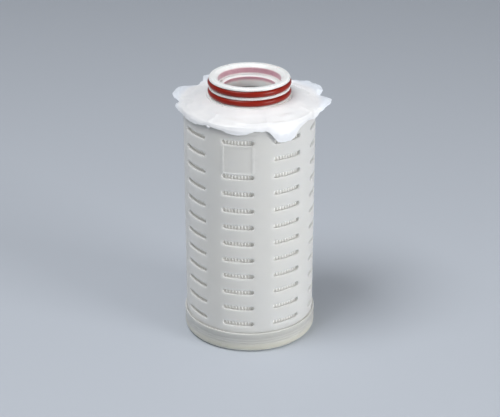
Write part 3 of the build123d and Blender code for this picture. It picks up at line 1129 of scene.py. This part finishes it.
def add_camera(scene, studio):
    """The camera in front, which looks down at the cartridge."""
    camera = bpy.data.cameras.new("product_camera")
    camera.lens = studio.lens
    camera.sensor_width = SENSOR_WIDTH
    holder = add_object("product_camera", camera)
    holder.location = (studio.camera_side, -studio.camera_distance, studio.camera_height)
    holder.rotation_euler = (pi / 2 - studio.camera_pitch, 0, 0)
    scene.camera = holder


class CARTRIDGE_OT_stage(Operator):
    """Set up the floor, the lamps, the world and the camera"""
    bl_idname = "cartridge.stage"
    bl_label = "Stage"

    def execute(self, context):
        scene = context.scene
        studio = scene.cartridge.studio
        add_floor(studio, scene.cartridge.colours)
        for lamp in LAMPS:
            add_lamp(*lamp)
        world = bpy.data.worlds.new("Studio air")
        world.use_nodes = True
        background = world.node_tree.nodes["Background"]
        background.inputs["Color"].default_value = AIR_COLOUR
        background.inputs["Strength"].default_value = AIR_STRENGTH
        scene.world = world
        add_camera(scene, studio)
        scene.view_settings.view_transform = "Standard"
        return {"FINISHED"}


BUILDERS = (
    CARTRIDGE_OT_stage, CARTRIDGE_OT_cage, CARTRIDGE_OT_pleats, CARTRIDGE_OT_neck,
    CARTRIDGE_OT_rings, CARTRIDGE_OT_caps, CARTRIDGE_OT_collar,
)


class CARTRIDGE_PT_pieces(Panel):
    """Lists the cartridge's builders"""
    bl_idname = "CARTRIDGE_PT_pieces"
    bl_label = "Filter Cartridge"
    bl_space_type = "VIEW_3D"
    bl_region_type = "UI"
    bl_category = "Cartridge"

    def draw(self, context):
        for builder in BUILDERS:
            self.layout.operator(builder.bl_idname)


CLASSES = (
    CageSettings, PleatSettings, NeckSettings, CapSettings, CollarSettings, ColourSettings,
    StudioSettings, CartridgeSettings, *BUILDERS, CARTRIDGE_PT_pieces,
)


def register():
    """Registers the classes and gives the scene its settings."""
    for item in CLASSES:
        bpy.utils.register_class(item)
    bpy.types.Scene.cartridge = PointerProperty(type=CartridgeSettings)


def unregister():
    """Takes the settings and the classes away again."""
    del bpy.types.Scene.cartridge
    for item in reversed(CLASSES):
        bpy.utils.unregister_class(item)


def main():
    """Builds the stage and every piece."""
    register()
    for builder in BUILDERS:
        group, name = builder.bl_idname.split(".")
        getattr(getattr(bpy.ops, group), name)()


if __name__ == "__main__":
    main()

WHAT IS REQUIRED: Every line above should be printed again exactly as it stands.

TASK ANSWER:
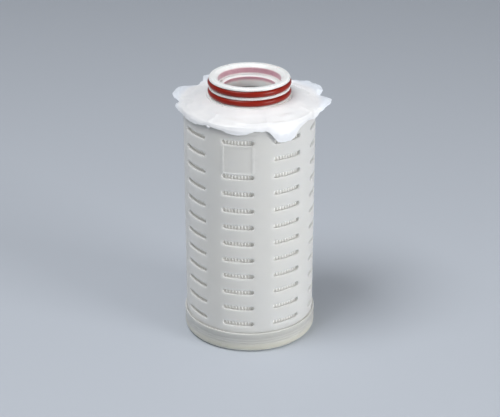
Write part 3 of the build123d and Blender code for this picture. It picks up at line 1129 of scene.py. This part finishes it.
def add_camera(scene, studio):
    """The camera in front, which looks down at the cartridge."""
    camera = bpy.data.cameras.new("product_camera")
    camera.lens = studio.lens
    camera.sensor_width = SENSOR_WIDTH
    holder = add_object("product_camera", camera)
    holder.location = (studio.camera_side, -studio.camera_distance, studio.camera_height)
    holder.rotation_euler = (pi / 2 - studio.camera_pitch, 0, 0)
    scene.camera = holder


class CARTRIDGE_OT_stage(Operator):
    """Set up the floor, the lamps, the world and the camera"""
    bl_idname = "cartridge.stage"
    bl_label = "Stage"

    def execute(self, context):
        scene = context.scene
        studio = scene.cartridge.studio
        add_floor(studio, scene.cartridge.colours)
        for lamp in LAMPS:
            add_lamp(*lamp)
        world = bpy.data.worlds.new("Studio air")
        world.use_nodes = True
        background = world.node_tree.nodes["Background"]
        background.inputs["Color"].default_value = AIR_COLOUR
        background.inputs["Strength"].default_value = AIR_STRENGTH
        scene.world = world
        add_camera(scene, studio)
        scene.view_settings.view_transform = "Standard"
        return {"FINISHED"}


BUILDERS = (
    CARTRIDGE_OT_stage, CARTRIDGE_OT_cage, CARTRIDGE_OT_pleats, CARTRIDGE_OT_neck,
    CARTRIDGE_OT_rings, CARTRIDGE_OT_caps, CARTRIDGE_OT_collar,
)


class CARTRIDGE_PT_pieces(Panel):
    """Lists the cartridge's builders"""
    bl_idname = "CARTRIDGE_PT_pieces"
    bl_label = "Filter Cartridge"
    bl_space_type = "VIEW_3D"
    bl_region_type = "UI"
    bl_category = "Cartridge"

    def draw(self, context):
        for builder in BUILDERS:
            self.layout.operator(builder.bl_idname)


CLASSES = (
    CageSettings, PleatSettings, NeckSettings, CapSettings, CollarSettings, ColourSettings,
    StudioSettings, CartridgeSettings, *BUILDERS, CARTRIDGE_PT_pieces,
)


def register():
    """Registers the classes and gives the scene its settings."""
    for item in CLASSES:
        bpy.utils.register_class(item)
    bpy.types.Scene.cartridge = PointerProperty(type=CartridgeSettings)


def unregister():
    """Takes the settings and the classes away again."""
    del bpy.types.Scene.cartridge
    for item in reversed(CLASSES):
        bpy.utils.unregister_class(item)


def main():
    """Builds the stage and every piece."""
    register()
    for builder in BUILDERS:
        group, name = builder.bl_idname.split(".")
        getattr(getattr(bpy.ops, group), name)()


if __name__ == "__main__":
    main()